The policy was reinstated, and MDR filed a claim for Hernandez’s injuries. Pinnacol contested the claim and cancelled the policy. It was determined that MDR’s owner’s failure to disclose the injuries when he signed the no-loss letter constituted material misrepresentation, so the reinstated policy was void. With no workers’ compensation insurance in effect, the administrative law judge found Alliance and Hoff jointly liable for the claimant’s benefits.

Hoff appealed the opinion and contended that Pinnacol was estopped (barred) from denying Hernandez’s benefits because its agent, Bradley Insurance Agency, issued a certificate to Alliance, which Hoff claimed obligated Pinnacol to notify Alliance that the policy had been cancelled. Hoff also claimed that she and Alliance relied on the certificate.

Pinnacol countered that Hoff had no standing to challenge the cancellation of the policy. The court said that in order to establish standing, Hoff must show that she sustained an injury and that the injury was to a legally protected interest. The court found that Hoff demonstrated that she has suffered sufficient injury—liability exceeded $300,000—so unless Pinnacol was held liable for the benefits, Hoff would bear significant liability.

As for the second prong, Hoff asserted that she was the beneficiary of certain promises made by the issuance of the certificate, making her claim independent of Pinnacol’s policy provisions or the requirements of the Workers’ Compensation Act. The court stated that Hoff’s substantive claim was promissory estoppel, which “encourages fair dealing in business relationships and discourages conduct which unreasonably causes foreseeable economic loss because of action or inaction induced by a specific promise.”

The court said, contrary to the administrative law judge’s findings, that Hoff did not have to show that the certificate was issued to her but that she could be considered an indirect beneficiary of the promise.

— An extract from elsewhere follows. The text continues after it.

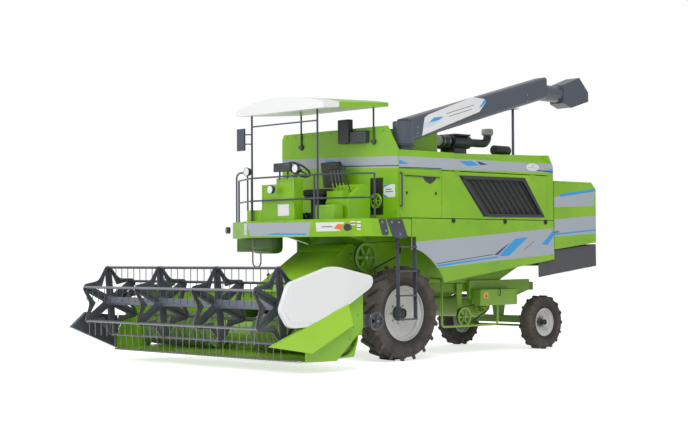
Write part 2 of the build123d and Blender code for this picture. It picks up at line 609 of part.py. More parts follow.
# ---------------------------------------------------------------- feeder house and header
HEAD_R = 220                 # round upper end of the feeder house
MOUTH = (340, 850)           # its mouth in the header's back wall, heights
with BuildPart() as feeder:
    slab([(PIVOT_Y, PIVOT_Z + HEAD_R), (PIVOT_Y, PIVOT_Z - HEAD_R), (BACK_Y + 14, 300), (BACK_Y + 14, 900)],
         -FEEDER_X, 2 * FEEDER_X)
    disc(-FEEDER_X, PIVOT_Y, PIVOT_Z, HEAD_R, 2 * FEEDER_X)
    slab([(PIVOT_Y - 20, PIVOT_Z + HEAD_R - 40), (PIVOT_Y - 20, PIVOT_Z - HEAD_R + 10), (BACK_Y, MOUTH[0]),
          (BACK_Y, MOUTH[1])], -FEEDER_X + 20, 2 * FEEDER_X - 40, Mode.SUBTRACT)
    for s in (1, -1):
        rod((s * FEEDER_X, PIVOT_Y, PIVOT_Z), (s * (FEEDER_X + 90), PIVOT_Y, PIVOT_Z), 50)
        # ears for the rod eyes
        for e in (-60, 36):
            slab([(-1850, 706), (-1640, 860), (-1700, 620), (-1780, 600)], s * RAM_X + e, 24)
        rod((s * RAM_X - 60, *RAM_HIGH), (s * RAM_X + 60, *RAM_HIGH), 19)
save(feeder, "feeder_house")

FLOOR_T = 14
with BuildPart() as header_frame:
    # trough: knife to back beam, with the round under the table auger
    with BuildSketch(Plane.YZ.offset(-HEADER_X - 10)):
        with BuildLine():
            r = AUGER_R + 16
            p0 = (KNIFE_Y, KNIFE_Z)
            p1 = (TROUGH_Y, TROUGH_Z - r)
            p2 = (TROUGH_Y + r, TROUGH_Z)
            p3 = (TROUGH_Y + r, 1060)
            Polyline(p0, p1)
            CenterArc((TROUGH_Y, TROUGH_Z), r, -90, 90)
            Polyline(p2, p3, (p3[0] - 50, 1085), (p3[0] - 50, 1100), (p3[0] + FLOOR_T, 1070),
                     (p2[0] + FLOOR_T, TROUGH_Z - 60), (p2[0] - 70, p1[1] - 14), (p0[0], KNIFE_Z - 14), p0)
        make_face()
    extrude(amount=2 * HEADER_X + 20)
    block((-FEEDER_X + 30, BACK_Y - 60, MOUTH[0]), (FEEDER_X - 30, BACK_Y + 60, MOUTH[1]), Mode.SUBTRACT)
    # end sheets
    for s in (1, -1):
        slab([(-3420, 165), (-2850, 160), (-2340, 600), (-2340, 1240), (-2520, 1240), (-3250, 720), (-3420, 400)],
             s * 2242 - 12, 24)
        rod((s * 2254, ARM_Y, ARM_Z), (s * 2120, ARM_Y, ARM_Z), 22)
        rod((s * 2235, *REEL_RAM_LOW), (s * 2182, *REEL_RAM_LOW), 11)
    # beams across the back
    bar((-HEADER_X, BACK_Y + 30, 1020), (HEADER_X, BACK_Y + 30, 1020), 90, 90)
    for s in (1, -1):
        bar((s * HEADER_X, BACK_Y + 30, 540), (s * (FEEDER_X + 10), BACK_Y + 30, 540), 90, 90)
save(header_frame, "header_frame")

GUARDS = 58
with BuildPart() as cutter_bar:
    block((-HEADER_X, KNIFE_Y - 60, KNIFE_Z - 10), (HEADER_X, KNIFE_Y - 2, KNIFE_Z + 6))
    pitch = 2 * HEADER_X / GUARDS
    with BuildSketch(Plane.XY.offset(KNIFE_Z - 16)):
        with Locations(*[(pitch * (k - (GUARDS - 1) / 2), KNIFE_Y - 90) for k in range(GUARDS)]):
            Trapezoid(32, 84, 80, rotation=180)
    extrude(amount=24)
save(cutter_bar, "cutter_bar")

with BuildPart() as divider_l:
    with BuildSketch(Plane.YZ.offset(2256)):
        with BuildLine():
            Polyline((-4100, 410), (-2690, 950), (-2600, 650), (-3370, 290), close=True)
        make_face()
    extrude(amount=HEADER_END - 2256)
save(divider_l, "divider_left")

with BuildPart() as divider_r:
    with BuildSketch(Plane.YZ.offset(-HEADER_END)):
        with BuildLine():
            Polyline((-4250, 540), (-3970, 770), (-3400, 700), (-3360, 170), close=True)
        make_face()
    extrude(amount=HEADER_END - 2256)
save(divider_r, "divider_right")

with BuildPart() as table_auger:
    rod((-HEADER_X + 50, TROUGH_Y, TROUGH_Z), (HEADER_X - 50, TROUGH_Y, TROUGH_Z), 150)
    flights = 14
    for k in range(flights):
        for s in (1, -1):
            x = s * (FEEDER_X + (HEADER_X - FEEDER_X - 60) * k / (flights - 1))
            disc(x - 4, TROUGH_Y, TROUGH_Z, AUGER_R, 8)
save(table_auger, "table_auger")

# ---------------------------------------------------------------- reel
with BuildPart() as reel_arms:
    for s in (1, -1):
        bar((s * ARM_X, ARM_Y + 60, ARM_Z), (s * ARM_X, REEL_Y - 60, REEL_Z), 50, 90)
        rod((s * ARM_X, *REEL_RAM_HIGH), (s * (REEL_RAM_X + 22), *REEL_RAM_HIGH), 11)
        disc(s * ARM_X - 40, ARM_Y, ARM_Z, 23, 80, Mode.SUBTRACT)
        disc(s * ARM_X - 40, REEL_Y, REEL_Z, 26, 80, Mode.SUBTRACT)
save(reel_arms, "reel_arms")

with BuildPart() as belt_cover:
    with BuildSketch(Plane.YZ.offset(2264)):
        with BuildLine():
            Polyline((-3960, 970), (-3800, 1130), (-3010, 1470), (-2300, 1380), (-2190, 1250), (-3620, 640),
                     (-3850, 680), close=True)
        make_face()
    extrude(amount=HEADER_END - 2264)
save(belt_cover, "belt_cover")

TINES = 26                   # on each of the six bars
with BuildPart() as reel:
    rod((-ARM_X - 60, REEL_Y, REEL_Z), (2260, REEL_Y, REEL_Z), 25)
    rod((-REEL_X, REEL_Y, REEL_Z), (REEL_X, REEL_Y, REEL_Z), 62)
    tips = []
    for k in range(6):
        a = radians(90 + REEL_PHASE + 60 * k)
        tips.append((REEL_Y + REEL_R * cos(a), REEL_Z + REEL_R * sin(a)))
    for x in (-REEL_X + 12, -REEL_X / 3, REEL_X / 3, REEL_X - 12):
        for k, (y, z) in enumerate(tips):
            bar((x, REEL_Y, REEL_Z), (x, y, z), 8, 60, (1, 0, 0))
            y2, z2 = tips[(k + 1) % 6]
            mid = (x, REEL_Y + (y + y2 - 2 * REEL_Y) * 0.4, REEL_Z + (z + z2 - 2 * REEL_Z) * 0.4)
            bar((x, y, z), mid, 8, 50, (1, 0, 0))
            bar(mid, (x, y2, z2), 8, 50, (1, 0, 0))
    for y, z in tips:
        rod((-REEL_X, y, z), (REEL_X, y, z), 20)
    spacing = (2 * REEL_X - 140) / (TINES - 1)
    with Locations(*[(spacing * (k - (TINES - 1) / 2), y, z - TINE / 2) for y, z in tips for k in range(TINES)]):
        Box(8, 8, TINE)
save(reel, "reel")

# ---------------------------------------------------------------- cylinders
# ram: barrel pin, rod pin, x, barrel radius, rod radius, barrel length, barrel hole, rod hole, eye radius, half-width
RAMS = {
    "lift": (RAM_LOW, RAM_HIGH, RAM_X, 48, 28, 640, 20, 26, 42, 30),
    "reel": (REEL_RAM_LOW, REEL_RAM_HIGH, REEL_RAM_X, 20, 11, 400, 12, 14, 23, 16),
}
for name, (low, high, ram_x, barrel_r, rod_r, barrel_l, pin_r, play_r, eye_r, half) in RAMS.items():
    along = Vector(0, high[0] - low[0], high[1] - low[1])
    reach = along.length
    along = along.normalized()
    with BuildPart() as barrels:
        for s in (1, -1):
            foot = Vector(s * ram_x, *low)
            rod(tuple(foot + along * (pin_r + 6)), tuple(foot + along * barrel_l), barrel_r)
            disc(s * ram_x - half, *low, eye_r, 2 * half)
            disc(s * ram_x - 2 * half, *low, pin_r, 4 * half, Mode.SUBTRACT)
            rod(tuple(foot + along * (pin_r + 60)), tuple(foot + along * (barrel_l + 10)), rod_r + 0.5,
                Mode.SUBTRACT)
    save(barrels, f"{name}_barrels")
    with BuildPart() as rods:
        for s in (1, -1):
            eye = Vector(s * ram_x, *high)
            rod(tuple(eye - along * (play_r + 4)), tuple(eye - along * (reach - barrel_l * 0.55)), rod_r)
            disc(s * ram_x - half + 2, *high, eye_r, 2 * half - 4)
            disc(s * ram_x - 2 * half, *high, play_r, 4 * half, Mode.SUBTRACT)
    save(rods, f"{name}_rods")
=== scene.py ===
"""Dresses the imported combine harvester: finishes for every part, and the pieces the solids leave out."""
import math

import bmesh
import bpy
from mathutils import Matrix, Vector


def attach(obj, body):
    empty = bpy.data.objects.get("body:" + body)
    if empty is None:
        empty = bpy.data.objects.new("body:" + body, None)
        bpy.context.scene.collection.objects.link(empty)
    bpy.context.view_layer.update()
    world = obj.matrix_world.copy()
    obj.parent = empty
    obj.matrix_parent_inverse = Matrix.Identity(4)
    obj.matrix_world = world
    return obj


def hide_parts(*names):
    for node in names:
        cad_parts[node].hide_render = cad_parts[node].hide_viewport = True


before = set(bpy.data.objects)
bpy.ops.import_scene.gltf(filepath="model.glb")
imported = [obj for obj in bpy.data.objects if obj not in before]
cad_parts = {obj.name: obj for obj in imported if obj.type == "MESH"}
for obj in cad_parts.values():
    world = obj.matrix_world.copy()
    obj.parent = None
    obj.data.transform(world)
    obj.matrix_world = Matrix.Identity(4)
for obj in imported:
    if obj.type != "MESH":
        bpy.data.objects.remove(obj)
bpy.ops.object.select_all(action="DESELECT")
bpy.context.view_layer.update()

# ---------------------------------------------------------------- camera
# A long lens at standing eye height, some 24 m off the machine's left front corner,
# so that the header and the left side both show; it looks up a little.
LENS = 78.254
CAMERA_AT = (17.502, -16.992, 1.62)
CAMERA_RIGHT = (0.683791, 0.729657, -0.005502)
CAMERA_UP = (0.019997, -0.011201, 0.999737)
CAMERA_AHEAD = (-0.729404, 0.683721, 0.02225)
bpy.ops.object.camera_add(location=CAMERA_AT)
camera = bpy.context.object
camera.rotation_euler = Matrix((CAMERA_RIGHT, CAMERA_UP, [-v for v in CAMERA_AHEAD])).transposed().to_euler()
camera.data.lens = LENS
camera.data.clip_end = 200
bpy.context.scene.camera = camera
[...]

The court also concluded that the certificate required notice to Alliance and that the disclaimers in the certificate were invalid. Alliance obtained the certificate to protect itself and Hoff from this type of liability. Though Hoff showed that she had standing, the court did not find that Pinnacol was estopped from denying coverage.

Part of the case was remanded to resolve factual issues relating to promissory estoppel, so what started out as some hail damage to an insured’s roof continues to be drawn out in court for the homeowner.

While not all storm damage claims end up in workers’ compensation litigation, insureds should be careful to ensure that anyone they hire to make storm-related repairs is properly insured.